• [EXTRACTED RECORDS]:
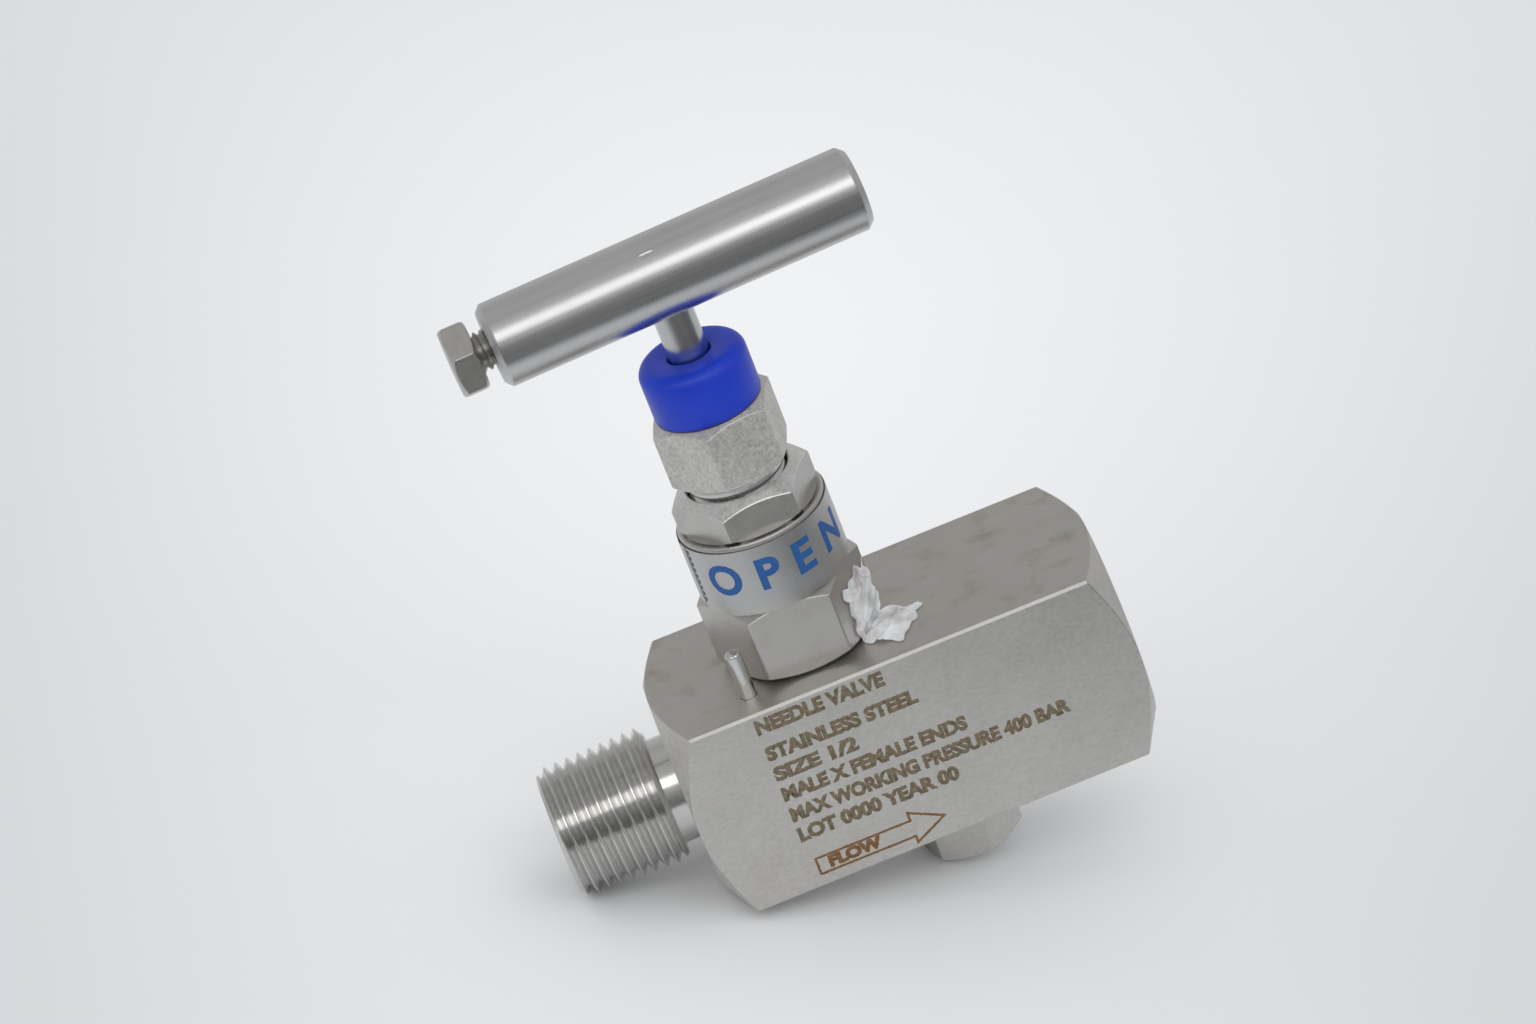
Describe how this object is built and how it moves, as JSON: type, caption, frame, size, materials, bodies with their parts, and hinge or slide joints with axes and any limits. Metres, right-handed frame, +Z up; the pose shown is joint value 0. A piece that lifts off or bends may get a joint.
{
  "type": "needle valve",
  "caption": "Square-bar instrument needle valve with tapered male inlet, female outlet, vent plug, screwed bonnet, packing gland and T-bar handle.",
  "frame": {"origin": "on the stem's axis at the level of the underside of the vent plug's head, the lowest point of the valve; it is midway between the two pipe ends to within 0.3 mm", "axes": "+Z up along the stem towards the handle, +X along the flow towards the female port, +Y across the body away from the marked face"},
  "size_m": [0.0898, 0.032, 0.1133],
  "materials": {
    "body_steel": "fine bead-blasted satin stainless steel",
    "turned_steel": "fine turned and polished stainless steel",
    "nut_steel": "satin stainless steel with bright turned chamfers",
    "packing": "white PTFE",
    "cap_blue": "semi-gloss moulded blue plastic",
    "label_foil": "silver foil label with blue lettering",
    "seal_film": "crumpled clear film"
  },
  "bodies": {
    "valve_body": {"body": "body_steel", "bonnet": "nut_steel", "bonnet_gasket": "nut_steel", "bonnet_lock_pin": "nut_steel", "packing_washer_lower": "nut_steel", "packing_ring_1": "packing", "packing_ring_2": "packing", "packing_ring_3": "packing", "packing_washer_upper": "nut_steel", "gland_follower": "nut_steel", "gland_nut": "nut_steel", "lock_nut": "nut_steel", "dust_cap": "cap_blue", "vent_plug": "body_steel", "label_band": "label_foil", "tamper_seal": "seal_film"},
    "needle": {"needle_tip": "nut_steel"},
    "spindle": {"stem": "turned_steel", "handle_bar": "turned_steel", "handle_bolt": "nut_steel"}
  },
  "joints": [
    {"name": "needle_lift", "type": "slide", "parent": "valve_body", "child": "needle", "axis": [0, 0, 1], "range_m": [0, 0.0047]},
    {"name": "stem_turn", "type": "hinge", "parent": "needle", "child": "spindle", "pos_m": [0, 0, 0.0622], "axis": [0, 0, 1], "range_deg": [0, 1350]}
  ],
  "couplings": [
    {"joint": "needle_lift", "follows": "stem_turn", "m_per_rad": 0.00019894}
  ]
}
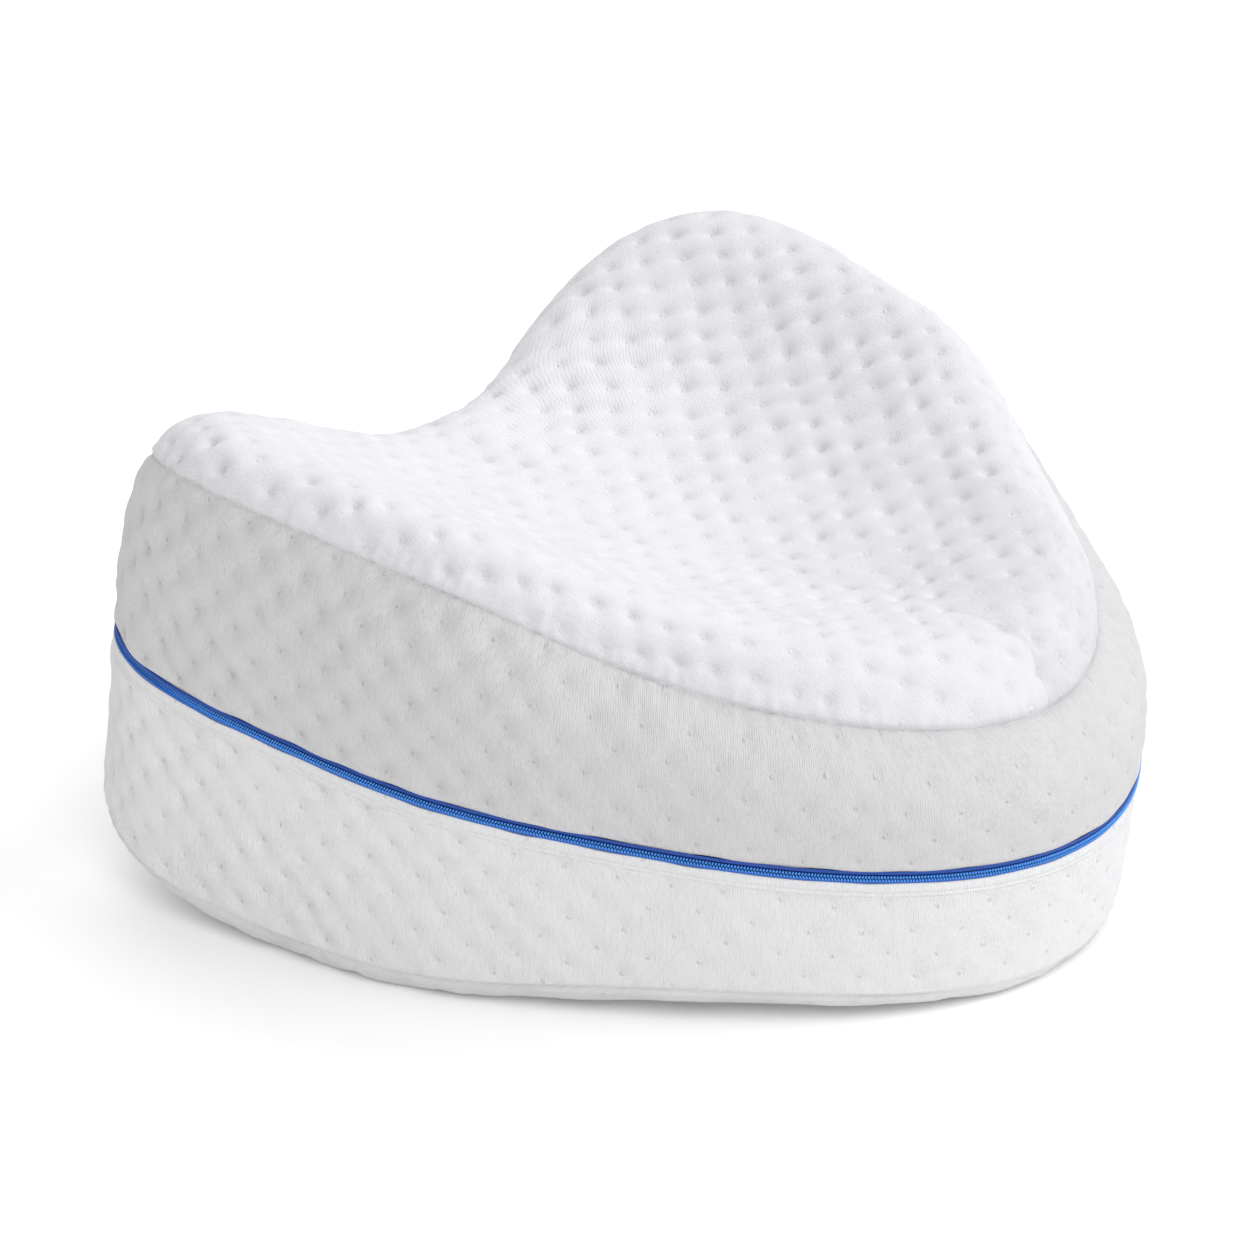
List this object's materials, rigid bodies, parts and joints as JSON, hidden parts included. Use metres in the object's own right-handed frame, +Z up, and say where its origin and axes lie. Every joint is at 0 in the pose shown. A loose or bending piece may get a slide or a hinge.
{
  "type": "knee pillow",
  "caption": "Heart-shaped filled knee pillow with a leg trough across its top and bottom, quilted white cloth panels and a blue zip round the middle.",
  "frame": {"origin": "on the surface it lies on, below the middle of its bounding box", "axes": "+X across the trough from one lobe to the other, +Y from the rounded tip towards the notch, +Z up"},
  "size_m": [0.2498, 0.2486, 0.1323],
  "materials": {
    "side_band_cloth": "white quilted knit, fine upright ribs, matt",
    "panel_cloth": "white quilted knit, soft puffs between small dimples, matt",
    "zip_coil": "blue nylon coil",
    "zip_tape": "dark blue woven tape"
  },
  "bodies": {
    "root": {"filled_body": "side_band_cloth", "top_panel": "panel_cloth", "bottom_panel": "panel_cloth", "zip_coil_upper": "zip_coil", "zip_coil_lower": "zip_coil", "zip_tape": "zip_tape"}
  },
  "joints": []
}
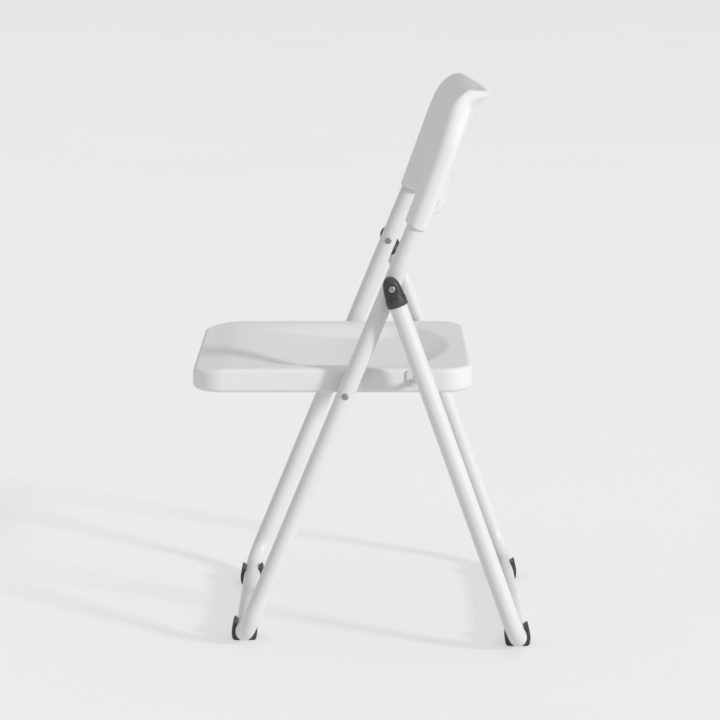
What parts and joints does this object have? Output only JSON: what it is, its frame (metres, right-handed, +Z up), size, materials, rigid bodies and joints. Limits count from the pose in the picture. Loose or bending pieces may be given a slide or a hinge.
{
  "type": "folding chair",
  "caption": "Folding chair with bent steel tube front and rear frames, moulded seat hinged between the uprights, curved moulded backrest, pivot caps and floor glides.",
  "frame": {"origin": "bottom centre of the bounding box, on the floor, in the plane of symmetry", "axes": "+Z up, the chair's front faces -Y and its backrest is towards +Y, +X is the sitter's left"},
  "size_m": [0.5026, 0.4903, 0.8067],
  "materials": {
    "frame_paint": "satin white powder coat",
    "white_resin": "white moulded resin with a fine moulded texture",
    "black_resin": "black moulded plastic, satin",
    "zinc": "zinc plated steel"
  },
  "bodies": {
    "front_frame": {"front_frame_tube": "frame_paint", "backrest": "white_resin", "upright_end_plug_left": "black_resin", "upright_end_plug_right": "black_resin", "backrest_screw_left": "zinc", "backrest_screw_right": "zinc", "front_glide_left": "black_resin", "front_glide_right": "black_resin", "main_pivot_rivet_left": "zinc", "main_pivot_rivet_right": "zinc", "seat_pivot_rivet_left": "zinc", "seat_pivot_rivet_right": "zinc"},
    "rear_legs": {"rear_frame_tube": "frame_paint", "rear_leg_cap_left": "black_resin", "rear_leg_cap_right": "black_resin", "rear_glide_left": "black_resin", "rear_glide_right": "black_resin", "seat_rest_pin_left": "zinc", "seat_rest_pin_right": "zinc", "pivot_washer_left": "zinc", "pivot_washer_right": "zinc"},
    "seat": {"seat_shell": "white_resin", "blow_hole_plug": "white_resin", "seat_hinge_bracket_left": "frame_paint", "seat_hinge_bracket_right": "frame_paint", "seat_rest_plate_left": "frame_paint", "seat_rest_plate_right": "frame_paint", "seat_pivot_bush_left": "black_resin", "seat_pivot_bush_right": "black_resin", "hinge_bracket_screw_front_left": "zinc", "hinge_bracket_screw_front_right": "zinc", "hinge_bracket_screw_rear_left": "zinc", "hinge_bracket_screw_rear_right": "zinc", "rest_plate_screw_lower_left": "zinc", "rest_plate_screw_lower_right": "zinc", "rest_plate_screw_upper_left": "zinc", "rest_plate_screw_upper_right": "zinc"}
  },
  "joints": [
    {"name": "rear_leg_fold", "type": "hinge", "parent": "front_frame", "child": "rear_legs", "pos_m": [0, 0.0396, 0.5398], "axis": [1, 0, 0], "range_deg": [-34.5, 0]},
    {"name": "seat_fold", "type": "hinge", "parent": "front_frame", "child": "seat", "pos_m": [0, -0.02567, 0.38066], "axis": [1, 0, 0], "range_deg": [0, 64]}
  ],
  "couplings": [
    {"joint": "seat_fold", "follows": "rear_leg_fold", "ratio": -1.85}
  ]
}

• [DIRECTION]: Please restate the records in full, word for word.

• [RESPONSE]:
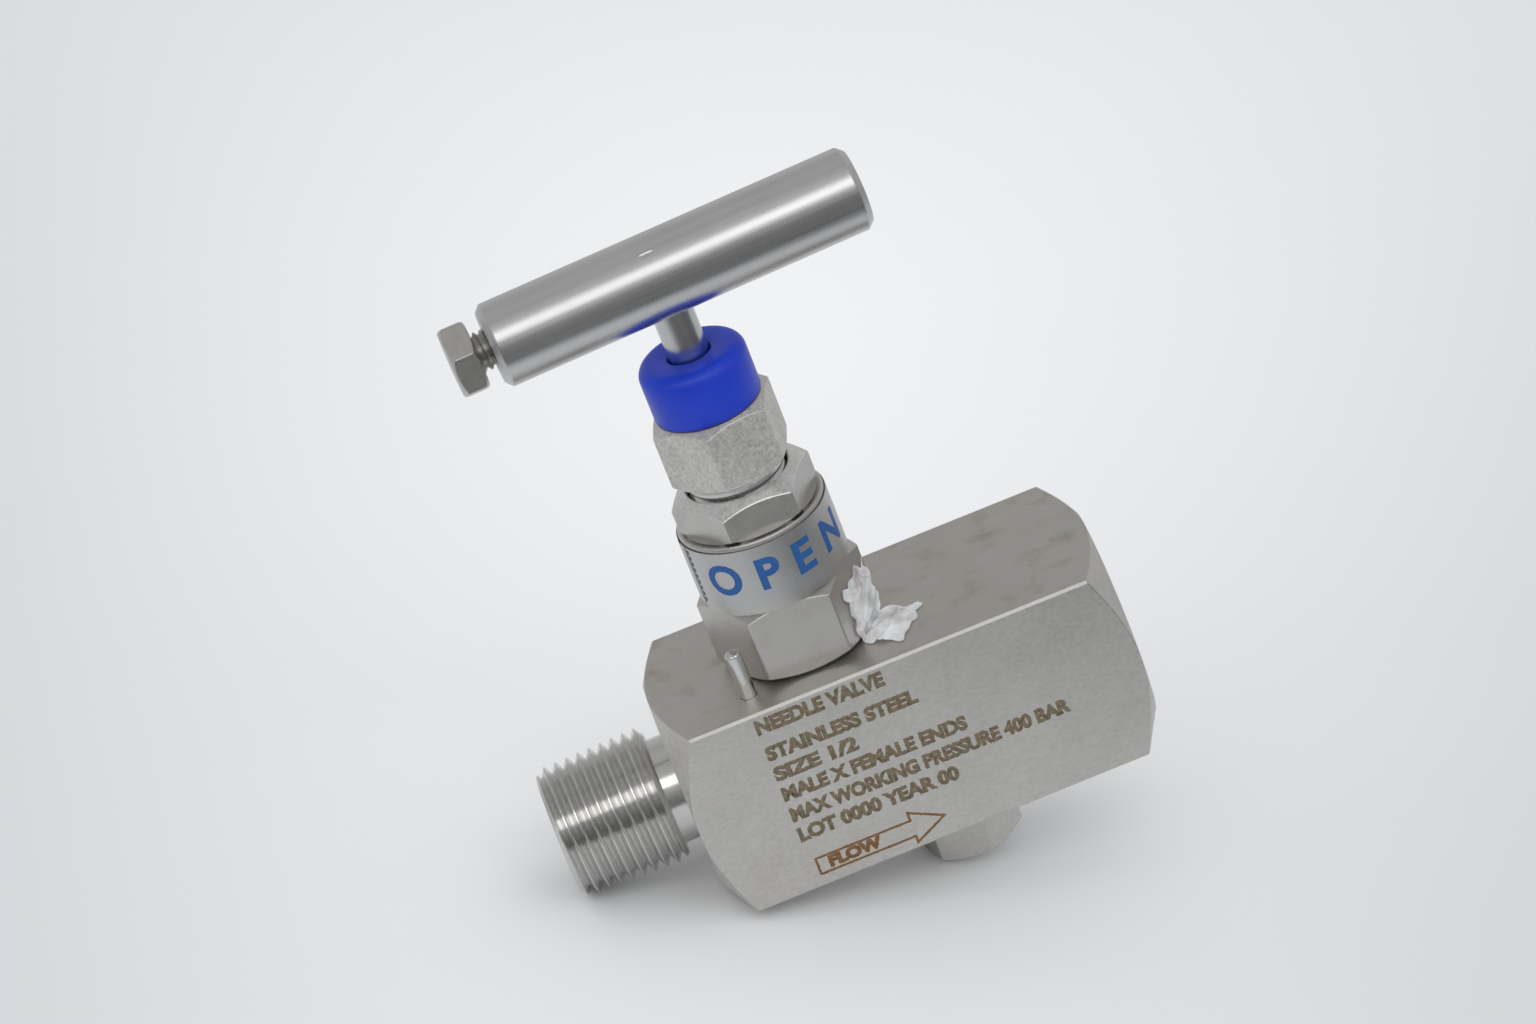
Describe how this object is built and how it moves, as JSON: type, caption, frame, size, materials, bodies with their parts, and hinge or slide joints with axes and any limits. Metres, right-handed frame, +Z up; the pose shown is joint value 0. A piece that lifts off or bends may get a joint.
{
  "type": "needle valve",
  "caption": "Square-bar instrument needle valve with tapered male inlet, female outlet, vent plug, screwed bonnet, packing gland and T-bar handle.",
  "frame": {"origin": "on the stem's axis at the level of the underside of the vent plug's head, the lowest point of the valve; it is midway between the two pipe ends to within 0.3 mm", "axes": "+Z up along the stem towards the handle, +X along the flow towards the female port, +Y across the body away from the marked face"},
  "size_m": [0.0898, 0.032, 0.1133],
  "materials": {
    "body_steel": "fine bead-blasted satin stainless steel",
    "turned_steel": "fine turned and polished stainless steel",
    "nut_steel": "satin stainless steel with bright turned chamfers",
    "packing": "white PTFE",
    "cap_blue": "semi-gloss moulded blue plastic",
    "label_foil": "silver foil label with blue lettering",
    "seal_film": "crumpled clear film"
  },
  "bodies": {
    "valve_body": {"body": "body_steel", "bonnet": "nut_steel", "bonnet_gasket": "nut_steel", "bonnet_lock_pin": "nut_steel", "packing_washer_lower": "nut_steel", "packing_ring_1": "packing", "packing_ring_2": "packing", "packing_ring_3": "packing", "packing_washer_upper": "nut_steel", "gland_follower": "nut_steel", "gland_nut": "nut_steel", "lock_nut": "nut_steel", "dust_cap": "cap_blue", "vent_plug": "body_steel", "label_band": "label_foil", "tamper_seal": "seal_film"},
    "needle": {"needle_tip": "nut_steel"},
    "spindle": {"stem": "turned_steel", "handle_bar": "turned_steel", "handle_bolt": "nut_steel"}
  },
  "joints": [
    {"name": "needle_lift", "type": "slide", "parent": "valve_body", "child": "needle", "axis": [0, 0, 1], "range_m": [0, 0.0047]},
    {"name": "stem_turn", "type": "hinge", "parent": "needle", "child": "spindle", "pos_m": [0, 0, 0.0622], "axis": [0, 0, 1], "range_deg": [0, 1350]}
  ],
  "couplings": [
    {"joint": "needle_lift", "follows": "stem_turn", "m_per_rad": 0.00019894}
  ]
}
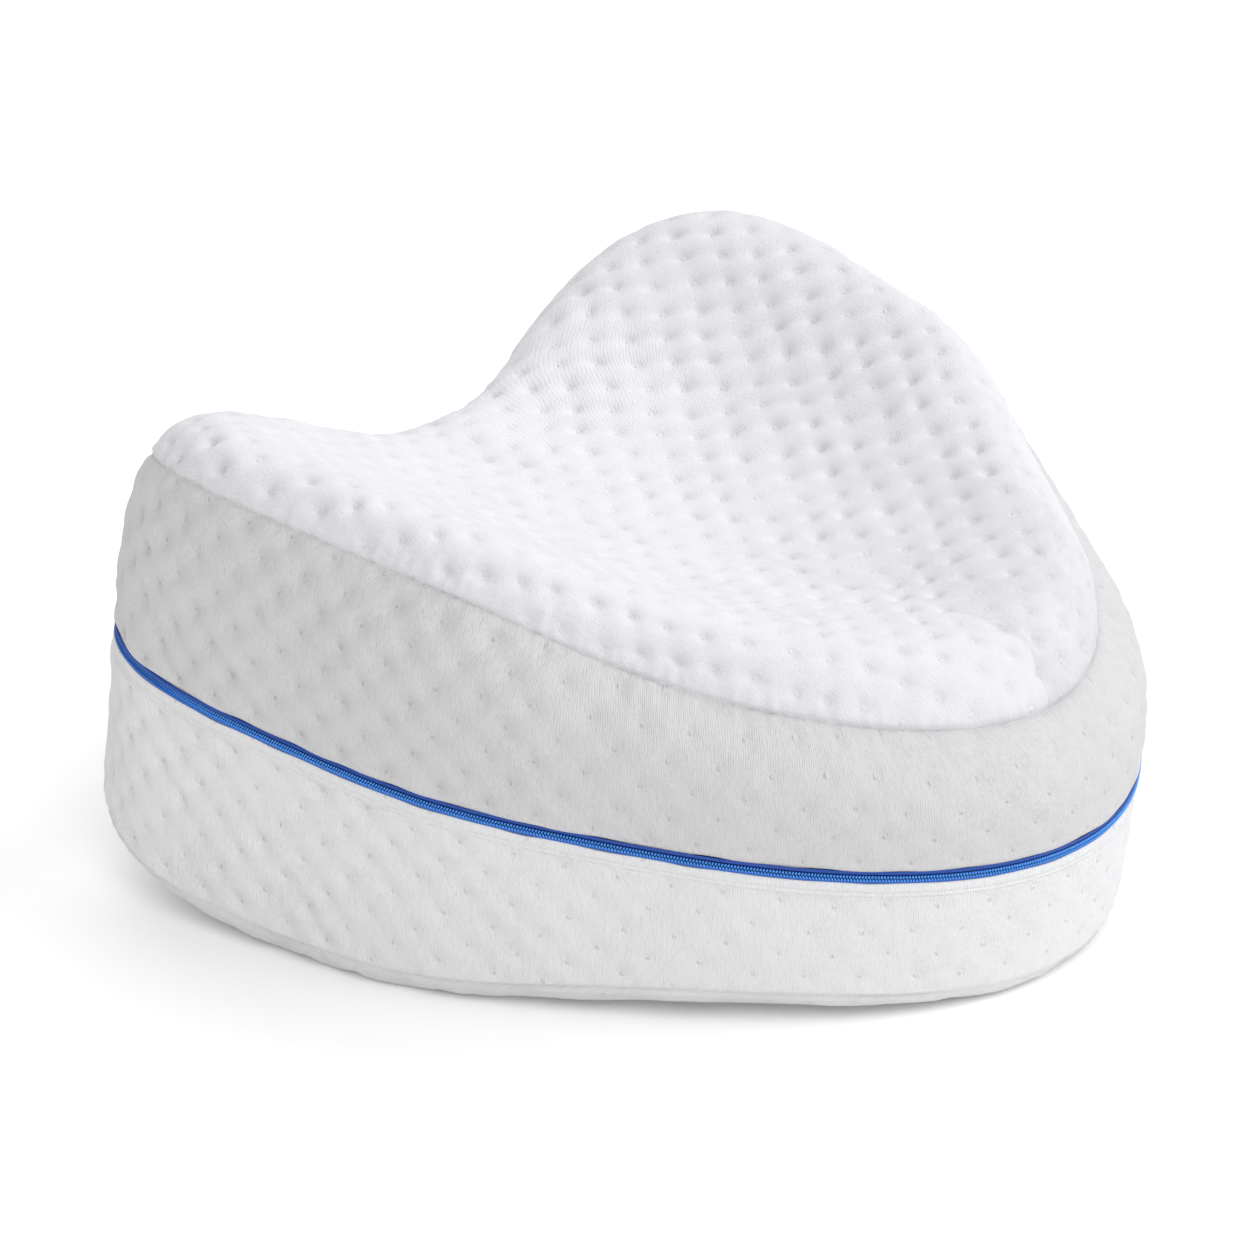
List this object's materials, rigid bodies, parts and joints as JSON, hidden parts included. Use metres in the object's own right-handed frame, +Z up, and say where its origin and axes lie. Every joint is at 0 in the pose shown. A loose or bending piece may get a slide or a hinge.
{
  "type": "knee pillow",
  "caption": "Heart-shaped filled knee pillow with a leg trough across its top and bottom, quilted white cloth panels and a blue zip round the middle.",
  "frame": {"origin": "on the surface it lies on, below the middle of its bounding box", "axes": "+X across the trough from one lobe to the other, +Y from the rounded tip towards the notch, +Z up"},
  "size_m": [0.2498, 0.2486, 0.1323],
  "materials": {
    "side_band_cloth": "white quilted knit, fine upright ribs, matt",
    "panel_cloth": "white quilted knit, soft puffs between small dimples, matt",
    "zip_coil": "blue nylon coil",
    "zip_tape": "dark blue woven tape"
  },
  "bodies": {
    "root": {"filled_body": "side_band_cloth", "top_panel": "panel_cloth", "bottom_panel": "panel_cloth", "zip_coil_upper": "zip_coil", "zip_coil_lower": "zip_coil", "zip_tape": "zip_tape"}
  },
  "joints": []
}
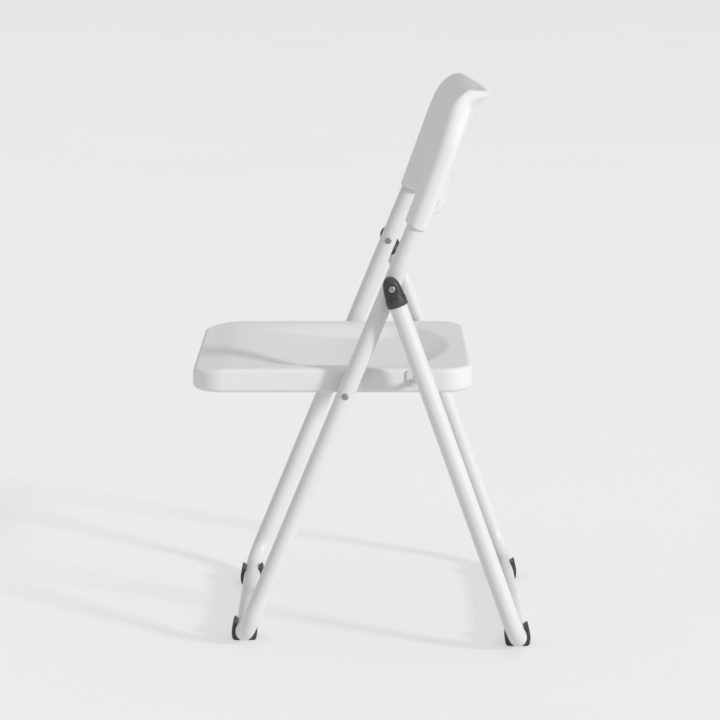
What parts and joints does this object have? Output only JSON: what it is, its frame (metres, right-handed, +Z up), size, materials, rigid bodies and joints. Limits count from the pose in the picture. Loose or bending pieces may be given a slide or a hinge.
{
  "type": "folding chair",
  "caption": "Folding chair with bent steel tube front and rear frames, moulded seat hinged between the uprights, curved moulded backrest, pivot caps and floor glides.",
  "frame": {"origin": "bottom centre of the bounding box, on the floor, in the plane of symmetry", "axes": "+Z up, the chair's front faces -Y and its backrest is towards +Y, +X is the sitter's left"},
  "size_m": [0.5026, 0.4903, 0.8067],
  "materials": {
    "frame_paint": "satin white powder coat",
    "white_resin": "white moulded resin with a fine moulded texture",
    "black_resin": "black moulded plastic, satin",
    "zinc": "zinc plated steel"
  },
  "bodies": {
    "front_frame": {"front_frame_tube": "frame_paint", "backrest": "white_resin", "upright_end_plug_left": "black_resin", "upright_end_plug_right": "black_resin", "backrest_screw_left": "zinc", "backrest_screw_right": "zinc", "front_glide_left": "black_resin", "front_glide_right": "black_resin", "main_pivot_rivet_left": "zinc", "main_pivot_rivet_right": "zinc", "seat_pivot_rivet_left": "zinc", "seat_pivot_rivet_right": "zinc"},
    "rear_legs": {"rear_frame_tube": "frame_paint", "rear_leg_cap_left": "black_resin", "rear_leg_cap_right": "black_resin", "rear_glide_left": "black_resin", "rear_glide_right": "black_resin", "seat_rest_pin_left": "zinc", "seat_rest_pin_right": "zinc", "pivot_washer_left": "zinc", "pivot_washer_right": "zinc"},
    "seat": {"seat_shell": "white_resin", "blow_hole_plug": "white_resin", "seat_hinge_bracket_left": "frame_paint", "seat_hinge_bracket_right": "frame_paint", "seat_rest_plate_left": "frame_paint", "seat_rest_plate_right": "frame_paint", "seat_pivot_bush_left": "black_resin", "seat_pivot_bush_right": "black_resin", "hinge_bracket_screw_front_left": "zinc", "hinge_bracket_screw_front_right": "zinc", "hinge_bracket_screw_rear_left": "zinc", "hinge_bracket_screw_rear_right": "zinc", "rest_plate_screw_lower_left": "zinc", "rest_plate_screw_lower_right": "zinc", "rest_plate_screw_upper_left": "zinc", "rest_plate_screw_upper_right": "zinc"}
  },
  "joints": [
    {"name": "rear_leg_fold", "type": "hinge", "parent": "front_frame", "child": "rear_legs", "pos_m": [0, 0.0396, 0.5398], "axis": [1, 0, 0], "range_deg": [-34.5, 0]},
    {"name": "seat_fold", "type": "hinge", "parent": "front_frame", "child": "seat", "pos_m": [0, -0.02567, 0.38066], "axis": [1, 0, 0], "range_deg": [0, 64]}
  ],
  "couplings": [
    {"joint": "seat_fold", "follows": "rear_leg_fold", "ratio": -1.85}
  ]
}